Starts at 60 Writers

The Starts at 60 writers team seek out interesting topics and write them especially for you.

  1. As obese grandparents who have never succeeded to tame our weight despite valiant effort over the years, we will be very mindful of this when our future grandchildren visit. The greatest gift is love and it is not love to feed their little bodies unhealthy food. A mango cheek is a great treat. Doesnt need hard sell either!!

    1 REPLY
    • it definitely is not too much.. carbohydrates or sugars are baddies then big hereditary influence.
      Try to stop pasta bread of any sort and use no more than 2 teaspoon of rice bran margarine per day for just 2 weeks!
      Lots of greens for 2 days out of 7 to clear liver from toxins.
      ( all green alkaline detox meal: smashed mint peas, green shoots, bean shoots , aspagras, lettuce with vinaigrette.
      Stay close to loo the next day.
      More protein and salad.

  2. No I don’t think I spoil my grandkids I don’t see them that often so if I want to give them that’s I do that’s me

  3. Yes we are!! Our children are spoiled! when they are adults, they will have these expectations… 🙁 Most have things, before healthy relationships. It shows in our culture and society:(

  4. My mother buys lots of treats for her younger grandchildren who come to her place after school.
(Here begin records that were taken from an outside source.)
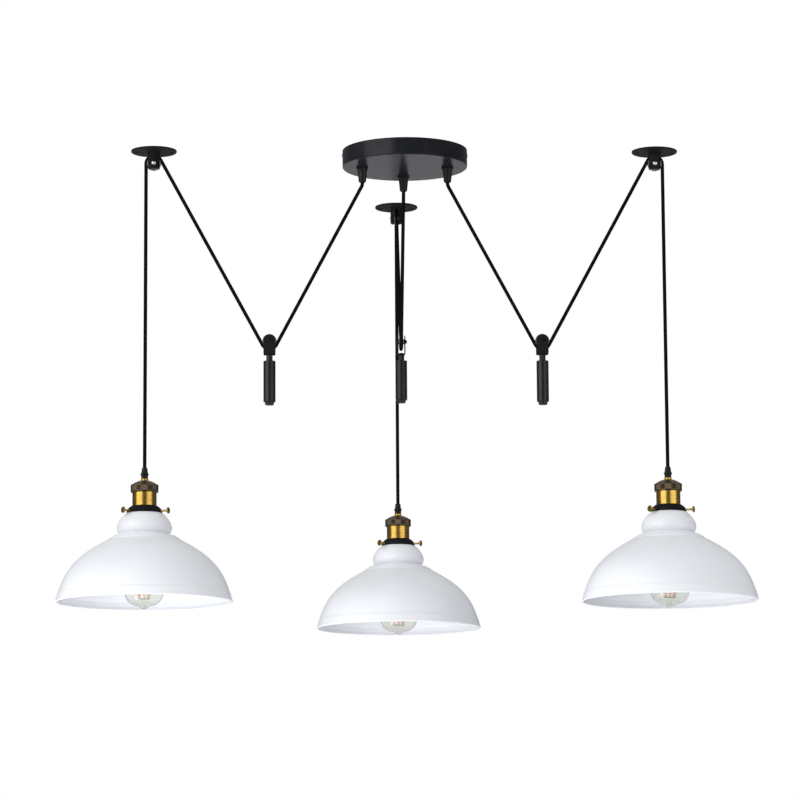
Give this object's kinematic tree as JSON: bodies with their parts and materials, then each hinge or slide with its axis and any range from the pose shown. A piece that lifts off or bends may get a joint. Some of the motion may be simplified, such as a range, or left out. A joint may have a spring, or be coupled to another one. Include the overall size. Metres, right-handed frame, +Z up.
{
  "type": "pendant lamp",
  "caption": "Rise and fall pendant: round canopy, bell shades on cords that run over ceiling pulleys, each balanced by a weight in its cord's loop.",
  "frame": {"origin": "centre of the canopy in the ceiling plane, midway between the two ceiling screws of its strap", "axes": "+Z up to the ceiling, +X from the canopy to the right-hand lamp, +Y to the lamp behind"},
  "size_m": [1.152, 0.753, 0.7685],
  "materials": {
    "canopy_paint": "satin",
    "zinc": "satin",
    "black_metal": "satin",
    "block": "satin",
    "black_plastic": "satin",
    "bright_steel": "polished",
    "dark_steel": "satin",
    "cord": "matte",
    "weight_paint": "satin",
    "bronze": "satin",
    "brass": "satin",
    "ceramic": "satin",
    "white_enamel": "satin",
    "glass": "polished",
    "bulb_cap": "satin",
    "filament": "satin"
  },
  "bodies": {
    "root": {"canopy_cover": "canopy_paint", "canopy_bracket": "zinc", "cover_screws": "black_metal", "terminal_block": "block", "canopy_grips": "black_plastic", "grip_nuts": "black_plastic", "ceiling_plates": "black_metal", "pulley_housings": "black_metal", "pulley_pins": "bright_steel", "flex_left": "cord", "flex_middle": "cord", "flex_right": "cord"},
    "lamp_left": {"lamp_grip_left": "black_plastic", "socket_cap_left": "bronze", "socket_collar_left": "bronze", "socket_shell_left": "brass", "lamp_insert_left": "ceramic", "shade_holder_left": "black_metal", "holder_screws_left": "brass", "shade_left": "white_enamel", "bulb_glass_left": "glass", "bulb_base_left": "bulb_cap", "bulb_filament_left": "filament"},
    "yoke_left": {"weight_yoke_left": "black_metal", "weight_axle_left": "black_metal"},
    "weight_left": {"weight_left": "weight_paint"},
    "yoke_wheel_left": {"weight_wheel_left": "dark_steel"},
    "pulley_wheel_left": {"ceiling_wheel_left": "dark_steel"},
    "lamp_middle": {"lamp_grip_middle": "black_plastic", "socket_cap_middle": "bronze", "socket_collar_middle": "bronze", "socket_shell_middle": "brass", "lamp_insert_middle": "ceramic", "shade_holder_middle": "black_metal", "holder_screws_middle": "brass", "shade_middle": "white_enamel", "bulb_glass_middle": "glass", "bulb_base_middle": "bulb_cap", "bulb_filament_middle": "filament"},
    "yoke_middle": {"weight_yoke_middle": "black_metal", "weight_axle_middle": "black_metal"},
    "weight_middle": {"weight_middle": "weight_paint"},
    "yoke_wheel_middle": {"weight_wheel_middle": "dark_steel"},
    "pulley_wheel_middle": {"ceiling_wheel_middle": "dark_steel"},
    "lamp_right": {"lamp_grip_right": "black_plastic", "socket_cap_right": "bronze", "socket_collar_right": "bronze", "socket_shell_right": "brass", "lamp_insert_right": "ceramic", "shade_holder_right": "black_metal", "holder_screws_right": "brass", "shade_right": "white_enamel", "bulb_glass_right": "glass", "bulb_base_right": "bulb_cap", "bulb_filament_right": "filament"},
    "yoke_right": {"weight_yoke_right": "black_metal", "weight_axle_right": "black_metal"},
    "weight_right": {"weight_right": "weight_paint"},
    "yoke_wheel_right": {"weight_wheel_right": "dark_steel"},
    "pulley_wheel_right": {"ceiling_wheel_right": "dark_steel"}
  },
  "joints": [
    {"name": "lift_left", "type": "slide", "parent": "root", "child": "lamp_left", "axis": [0, 0, 1], "range_m": [-0.2, 0.35], "deforming": ["flex_left"]},
    {"name": "yoke_travel_left", "type": "slide", "parent": "root", "child": "yoke_left", "axis": [0, 0, 1], "range_m": [-0.19845, 0.1134]},
    {"name": "pulley_turn_left", "type": "hinge", "parent": "root", "child": "pulley_wheel_left", "pos_m": [-0.418, 0, -0.022], "axis": [0, 1, 0], "continuous": true},
    {"name": "yoke_wheel_turn_left", "type": "hinge", "parent": "yoke_left", "child": "yoke_wheel_left", "pos_m": [-0.226, 0, -0.322], "axis": [0, 1, 0], "continuous": true},
    {"name": "weight_swivel_left", "type": "hinge", "parent": "yoke_left", "child": "weight_left", "pos_m": [-0.226, 0, -0.346], "axis": [0, 0, 1], "continuous": true},
    {"name": "lift_middle", "type": "slide", "parent": "root", "child": "lamp_middle", "axis": [0, 0, 1], "range_m": [-0.2, 0.35], "deforming": ["flex_middle"]},
    {"name": "yoke_travel_middle", "type": "slide", "parent": "root", "child": "yoke_middle", "axis": [0, 0, 1], "range_m": [-0.2149, 0.1228]},
    {"name": "pulley_turn_middle", "type": "hinge", "parent": "root", "child": "pulley_wheel_middle", "pos_m": [0, 0.45, -0.022], "axis": [1, 0, 0], "continuous": true},
    {"name": "yoke_wheel_turn_middle", "type": "hinge", "parent": "yoke_middle", "child": "yoke_wheel_middle", "pos_m": [0, 0.24, -0.282], "axis": [1, 0, 0], "continuous": true},
    {"name": "weight_swivel_middle", "type": "hinge", "parent": "yoke_middle", "child": "weight_middle", "pos_m": [0, 0.24, -0.306], "axis": [0, 0, 1], "continuous": true},
    {"name": "lift_right", "type": "slide", "parent": "root", "child": "lamp_right", "axis": [0, 0, 1], "range_m": [-0.2, 0.35], "deforming": ["flex_right"]},
    {"name": "yoke_travel_right", "type": "slide", "parent": "root", "child": "yoke_right", "axis": [0, 0, 1], "range_m": [-0.19845, 0.1134]},
    {"name": "pulley_turn_right", "type": "hinge", "parent": "root", "child": "pulley_wheel_right", "pos_m": [0.418, 0, -0.022], "axis": [0, 1, 0], "continuous": true},
    {"name": "yoke_wheel_turn_right", "type": "hinge", "parent": "yoke_right", "child": "yoke_wheel_right", "pos_m": [0.226, 0, -0.322], "axis": [0, 1, 0], "continuous": true},
    {"name": "weight_swivel_right", "type": "hinge", "parent": "yoke_right", "child": "weight_right", "pos_m": [0.226, 0, -0.346], "axis": [0, 0, 1], "continuous": true}
  ],
  "couplings": [
    {"joint": "yoke_travel_left", "follows": "lift_left", "ratio": -0.567},
    {"joint": "pulley_turn_left", "follows": "lift_left", "rad_per_m": 76.923},
    {"joint": "yoke_wheel_turn_left", "follows": "lift_left", "rad_per_m": -38.462},
    {"joint": "yoke_travel_middle", "follows": "lift_middle", "ratio": -0.614},
    {"joint": "pulley_turn_middle", "follows": "lift_middle", "rad_per_m": 76.923},
    {"joint": "yoke_wheel_turn_middle", "follows": "lift_middle", "rad_per_m": -38.462},
    {"joint": "yoke_travel_right", "follows": "lift_right", "ratio": -0.567},
    {"joint": "pulley_turn_right", "follows": "lift_right", "rad_per_m": -76.923},
    {"joint": "yoke_wheel_turn_right", "follows": "lift_right", "rad_per_m": 38.462}
  ]
}
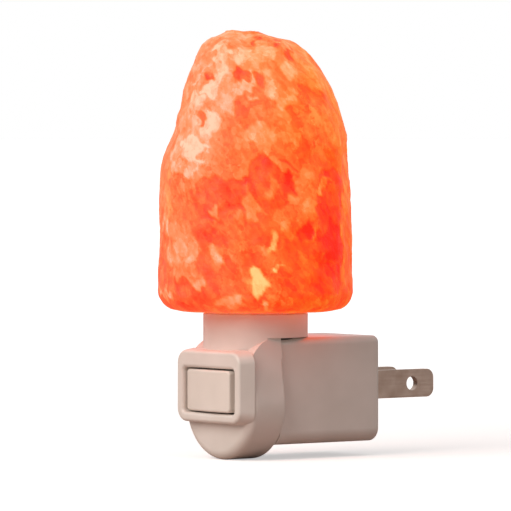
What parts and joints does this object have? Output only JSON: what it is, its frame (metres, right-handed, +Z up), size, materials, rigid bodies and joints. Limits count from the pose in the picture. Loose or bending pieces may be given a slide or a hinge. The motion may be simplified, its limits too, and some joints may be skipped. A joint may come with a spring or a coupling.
{
  "type": "salt crystal night light",
  "caption": "Plug-in night light: a hewn salt crystal over a screw-in bulb, on a moulded plug body with a front rocker switch.",
  "frame": {"origin": "centre of the plug's flat rear face, midway between the two blades", "axes": "+Y out of the plug face into the wall outlet, +X to the right as seen from the front, +Z up along the neck and the crystal"},
  "size_m": [0.0443, 0.068, 0.0958],
  "materials": {
    "housing_plastic": "satin moulded ivory white",
    "rocker_plastic": "satin moulded ivory white",
    "blade_brass": "nickel-plated brass, stamped",
    "terminal_brass": "bare stamped brass",
    "insulator_plastic": "brown phenolic",
    "screw_steel": "zinc plated",
    "contact_silver": "silver rivet",
    "lamp_glass": "clear",
    "cap_metal": "rolled",
    "cap_insulator": "black vitrite",
    "solder": "soldered",
    "tungsten": "drawn wire",
    "silicone": "translucent silicone",
    "salt": "hand-hewn rock salt, lit from inside",
    "wire_black": "PVC insulation",
    "wire_white": "PVC insulation"
  },
  "bodies": {
    "housing": {"front_housing": "housing_plastic", "rear_housing": "housing_plastic", "plug_blade_hot": "blade_brass", "plug_blade_neutral": "blade_brass", "fulcrum_terminal": "terminal_brass", "fixed_terminal": "terminal_brass", "shell_terminal": "terminal_brass", "centre_contact": "terminal_brass", "socket_shell": "terminal_brass", "blade_retainer": "insulator_plastic", "switch_frame": "insulator_plastic", "socket_holder": "insulator_plastic", "housing_screws": "screw_steel", "retainer_screws": "screw_steel", "fixed_contact": "contact_silver", "crystal_grip": "silicone", "wire_line": "wire_black", "wire_switched": "wire_black", "wire_neutral": "wire_white"},
    "rocker": {"rocker_button": "rocker_plastic", "rocker_pins": "screw_steel", "rocker_plunger": "insulator_plastic", "rocker_spring": "screw_steel"},
    "lever": {"contact_lever": "terminal_brass", "moving_contact": "contact_silver"},
    "bulb_foot": {"bulb_tip": "solder"},
    "bulb": {"bulb_insulator": "cap_insulator", "bulb_cap": "cap_metal", "bulb_glass": "lamp_glass", "bulb_stem": "lamp_glass", "bulb_leads": "cap_metal", "filament_supports": "tungsten", "filament": "tungsten"},
    "crystal": {"salt_crystal": "salt"}
  },
  "joints": [
    {"name": "rocker_tilt", "type": "hinge", "parent": "housing", "child": "rocker", "pos_m": [0, -0.0351, -0.00035], "axis": [0, 0, 1], "range_deg": [0, 9]},
    {"name": "lever_tilt", "type": "hinge", "parent": "housing", "child": "lever", "pos_m": [0, -0.0292, -0.00035], "axis": [0, 0, 1], "range_deg": [-11, 0]},
    {"name": "bulb_rise", "type": "slide", "parent": "housing", "child": "bulb_foot", "axis": [0, 0, 1], "range_m": [0, 0.01016]},
    {"name": "bulb_turn", "type": "hinge", "parent": "bulb_foot", "child": "bulb", "pos_m": [0, -0.0276, 0.0077], "axis": [0, 0, 1], "range_deg": [0, 1440]},
    {"name": "crystal_lift", "type": "slide", "parent": "housing", "child": "crystal", "axis": [0, 0, 1], "range_m": [0, 0.05]}
  ],
  "couplings": [
    {"joint": "lever_tilt", "follows": "rocker_tilt", "ratio": -1.2222},
    {"joint": "bulb_turn", "follows": "bulb_rise", "rad_per_m": 2473.7}
  ]
}
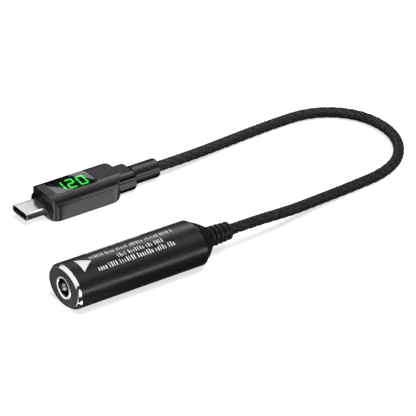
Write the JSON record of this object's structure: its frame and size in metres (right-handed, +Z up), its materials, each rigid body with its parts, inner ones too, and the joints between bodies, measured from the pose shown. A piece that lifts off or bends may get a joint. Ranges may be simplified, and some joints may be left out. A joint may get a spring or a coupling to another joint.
{
  "type": "usb power meter lead",
  "caption": "Black braided adapter lead with an oval DC barrel socket at one end and a USB-C plug whose housing has a green digital power display.",
  "frame": {"origin": "middle of the footprint of the plug and the socket, on the surface the lead lies on", "axes": "-X the way both mouths point, +Y from the socket towards the plug, +Z up"},
  "size_m": [0.1412, 0.0638, 0.013],
  "materials": {
    "plug_metal": "bright nickel plate",
    "contact_gold": "gold plate",
    "spring_steel": "bare spring steel",
    "black_insulator": "moulded, matt",
    "housing_black": "satin moulded plastic",
    "smoked_glass": "smoked, glossy",
    "display_body": "matt black",
    "lit_segment": "lit green",
    "dark_segment": "unlit",
    "circuit_board": "green solder mask",
    "chip_black": "moulded package",
    "ceramic_tan": "ceramic",
    "capacitor_can": "drawn can",
    "neck_black": "satin-gloss moulded plastic",
    "sleeve_black": "satin black",
    "socket_anodised": "black anodised aluminium tube, polished chamfer",
    "face_plastic": "fine matt",
    "relief_rubber": "matt",
    "cable_braid": "fine black braid",
    "wire_red": "insulated wire"
  },
  "bodies": {
    "root": {"usb_shell": "plug_metal", "usb_insulator": "black_insulator", "usb_contact_tails": "contact_gold", "usb_midplate": "spring_steel", "plug_collar": "neck_black", "plug_housing": "housing_black", "plug_cover": "housing_black", "display_window": "smoked_glass", "display_module": "display_body", "display_pins": "plug_metal", "display_segments_lit": "lit_segment", "display_segments_dark": "dark_segment", "plug_board": "circuit_board", "pd_controller": "chip_black", "meter_controller": "chip_black", "current_shunt": "spring_steel", "plug_capacitors": "ceramic_tan", "neck": "neck_black", "neck_sleeve": "sleeve_black", "plug_cable_tail": "cable_braid", "plug_crimp": "plug_metal", "plug_wires": "wire_red", "socket_shell": "socket_anodised", "socket_face": "face_plastic", "jack_ring": "plug_metal", "jack_body": "black_insulator", "jack_pin": "plug_metal", "jack_terminal": "spring_steel", "converter_board": "circuit_board", "inductor": "chip_black", "bulk_capacitors": "capacitor_can", "power_switches": "chip_black", "converter_controller": "chip_black", "ceramic_capacitors": "ceramic_tan", "board_cradle": "black_insulator", "socket_cable_tail": "cable_braid", "socket_crimp": "plug_metal", "power_wires": "wire_red", "rear_cone": "neck_black", "strain_relief": "relief_rubber", "cable": "cable_braid"},
    "contacts_upper": {"usb_contacts_upper": "contact_gold"},
    "contacts_lower": {"usb_contacts_lower": "contact_gold"},
    "latch_left": {"usb_latch_left": "spring_steel"},
    "latch_right": {"usb_latch_right": "spring_steel"},
    "jack_spring": {"jack_contact_spring": "spring_steel"}
  },
  "joints": [
    {"name": "contacts_upper_flex", "type": "hinge", "parent": "root", "child": "contacts_upper", "pos_m": [-0.01036, 0.0252, 0.00353], "axis": [0, 1, 0], "range_deg": [0, 1.6], "stiffness_Nm_per_rad": 0.02},
    {"name": "contacts_lower_flex", "type": "hinge", "parent": "root", "child": "contacts_lower", "pos_m": [-0.01036, 0.0252, 0.00287], "axis": [0, -1, 0], "range_deg": [0, 1.6], "stiffness_Nm_per_rad": 0.02},
    {"name": "latch_left_flex", "type": "hinge", "parent": "root", "child": "latch_left", "pos_m": [-0.01036, 0.02852, 0.0032], "axis": [0, 0, -1], "range_deg": [0, 2.2], "stiffness_Nm_per_rad": 0.02},
    {"name": "latch_right_flex", "type": "hinge", "parent": "root", "child": "latch_right", "pos_m": [-0.01036, 0.02187, 0.0032], "axis": [0, 0, 1], "range_deg": [0, 2.2], "stiffness_Nm_per_rad": 0.02},
    {"name": "jack_spring_flex", "type": "hinge", "parent": "root", "child": "jack_spring", "pos_m": [-0.0205, -0.02067, 0.0065], "axis": [0, 0, -1], "range_deg": [0, 3], "stiffness_Nm_per_rad": 0.05}
  ]
}
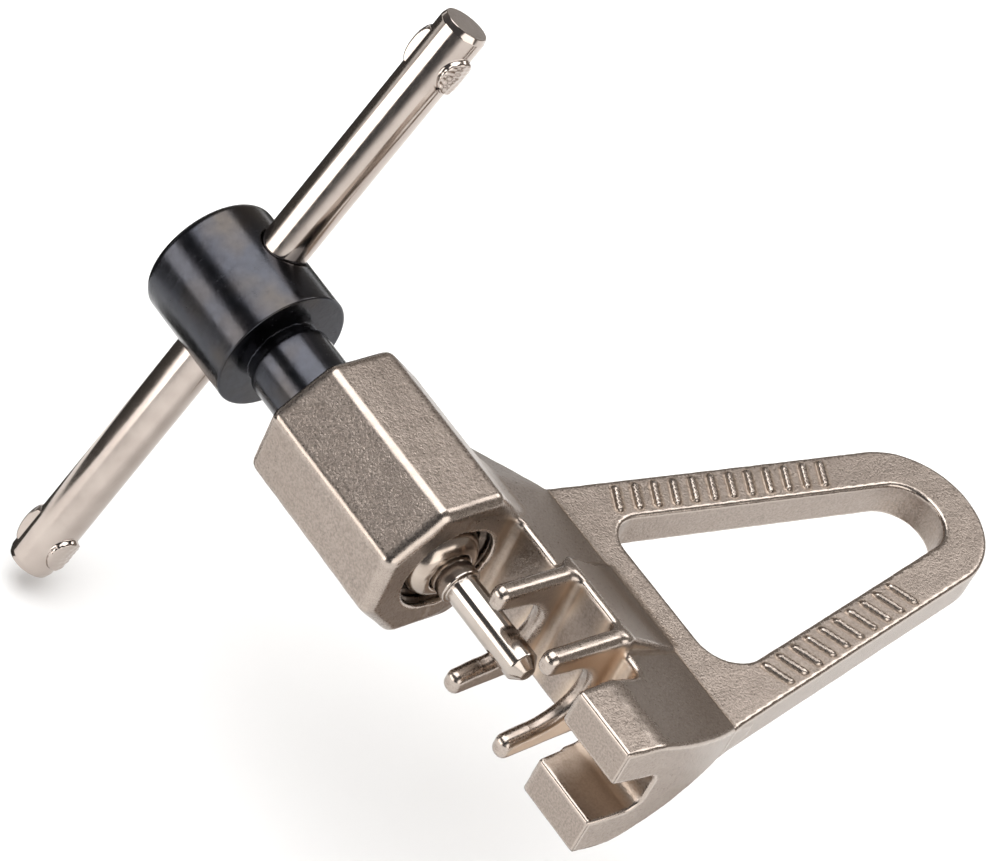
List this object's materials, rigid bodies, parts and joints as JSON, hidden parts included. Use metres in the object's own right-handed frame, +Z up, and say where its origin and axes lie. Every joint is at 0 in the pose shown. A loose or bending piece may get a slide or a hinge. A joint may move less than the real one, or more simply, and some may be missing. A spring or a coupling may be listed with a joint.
{
  "type": "chain tool",
  "caption": "Compact chain tool: a cast frame with a roller cradle, slotted anvil and loop handle, and a screw with a sliding T-bar that pushes a hard pin through the cradle.",
  "frame": {"origin": "on the screw axis at the middle of the inner shelf, which is the centre of its roller notch and a point on the drive pin", "axes": "+X along the screw axis towards the drive pin's tip, +Y towards the loop handle, +Z up, square to the flat loop"},
  "size_m": [0.0678, 0.0725, 0.0663],
  "materials": {
    "satin_nickel": "warm satin nickel plate over a fine-grained steel casting",
    "black_oxide": "oiled black oxide on turned steel",
    "bright_nickel": "bright nickel plate on drawn steel bar",
    "pin_steel": "polished hardened steel"
  },
  "bodies": {
    "frame": {"frame_casting": "satin_nickel"},
    "pin": {"drive_pin": "pin_steel"},
    "screw": {"screw": "black_oxide", "pin_retainer": "bright_nickel"},
    "bar": {"t_bar": "bright_nickel"}
  },
  "joints": [
    {"name": "pin_advance", "type": "slide", "parent": "frame", "child": "pin", "axis": [1, 0, 0], "range_m": [-0.013, 0.008]},
    {"name": "screw_turn", "type": "hinge", "parent": "pin", "child": "screw", "pos_m": [0, 0, 0], "axis": [1, 0, 0], "range_deg": [-3742, 2302]},
    {"name": "bar_slide", "type": "slide", "parent": "screw", "child": "bar", "axis": [0, 0.3843, 0.9232], "range_m": [-0.0213, 0.0228]}
  ],
  "couplings": [
    {"joint": "pin_advance", "follows": "screw_turn", "m_per_rad": 0.00019894}
  ]
}
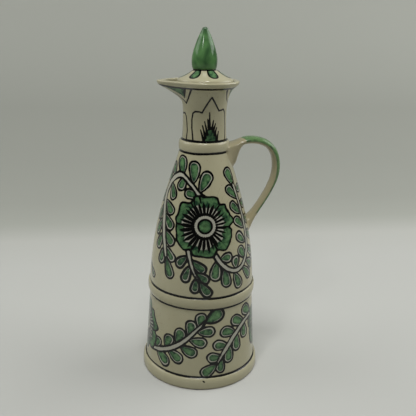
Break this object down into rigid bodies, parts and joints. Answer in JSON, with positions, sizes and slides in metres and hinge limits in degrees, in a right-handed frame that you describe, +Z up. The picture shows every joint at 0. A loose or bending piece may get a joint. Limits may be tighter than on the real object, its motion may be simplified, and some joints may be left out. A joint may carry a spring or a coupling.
{
  "type": "oil dispenser",
  "caption": "Tall glazed stoneware oil jug with a hand-painted floral pattern, a pulled pouring lip, a strap handle and a lift-off domed lid with a bud knob.",
  "frame": {"origin": "centre of the flat underside of the jug, on the turning axis", "axes": "+Z up along the turning axis, -X toward the pouring lip, +X toward the handle"},
  "size_m": [0.1045, 0.0924, 0.2627],
  "materials": {
    "cream_glaze": "glossy clear glaze over cream slip, painted with green and black",
    "green_glaze": "glossy green glaze"
  },
  "bodies": {
    "jug": {"jug_body": "cream_glaze", "neck_with_pouring_lip": "cream_glaze", "strap_handle": "cream_glaze"},
    "lid": {"lid": "cream_glaze", "lid_knob": "green_glaze"}
  },
  "joints": [
    {"name": "lid_lift", "type": "slide", "parent": "jug", "child": "lid", "axis": [0, 0, 1], "range_m": [0, 0.06]}
  ]
}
It concerns me how much sugar is involved. It seems like she wants to buy their affection and ensure they want to be there with food. Wevy tried to talk to her about buying healthy snacks but it doesn’t seem to sink in. Recently she has made a box of colouring in stuff which is good but its a battle for her to wrap her head around. I wouldn’t say they hzve an obesity problem but all that unhealthy food has to have some negitve effects.

  5. Not a problem with our grandkids who have a good healthy diet and also love their fruit. Plus they’re active, though our boy will tend to sit more than our girl, given half a chance. He’s so laid back compared to her.

  6. As a step grandmother, I spoil my hubby’s grandkids rotten. We see them so seldom that when we do it is “butt out, Mum and Dad”. All 4 have very good diets at home and love all the good stuff, but when they visit us they can have whatever treats they want…in moderation.

    2 REPLY
  7. Of course we feed the Grandkids treats but as I also take them out for Hugh stints at the park pools ect they burn off more then I give them.Spend 6 hours at pool with slides ect and they barely stop too draw breath. When with me we are very active they climb trees surf do lots and the have to eat fruit and healthy stuff as well.

  8. Then there is the other side of the coin. My niece and her husband are the epitome of helicopter parents. The kids, now 8 & 6 yrs had never spent an hour without a parent present until they went to school. No sleepovers with nan & pop, no treats that are not “healthy” from anyone, no toys or games that have even the slightest potential to bruise them let alone any serious injury. Neither child can ride a bike, even with training wheels. My dad always had a lolly or two in his pocket when he visited my nieces and nephews, and my brother wanted to carry on the tradition, but his daughter has prevented most of his joy of being a grandparent away. So sad.

    4 REPLY
  9. It’s fine provided it is mixed with sound values of how to be a good person, being polite, answering questions fully. Helping the elderly, etc. I just love to see and hear polite children. I meet many of them on my morning walk who say good morning, stand aside to let me pass when they are on their way to and from school. I’m sure they have plenty on their minds especially when with their peers. So nice to experience.

  10. The problem is that sweet foods and drinks are considered treats. There are other ways to treat the grandkids. When my grandkids are with me I get them to draw up food menus for their stay. Then we find the recipes and go shopping for ingredients. Then they help with the cooking. The other list we make up is what they’d like to do each day. There’s no need for lollies and cans of drink to ensure enjoyment.

  11. I love my grandchildren to bits ,now most of them are older and school holidays is my time to catch up and yes In my home it is grans rules, they go home back to there various stricter home routines refreshed ready to start a new school term and their parents rules.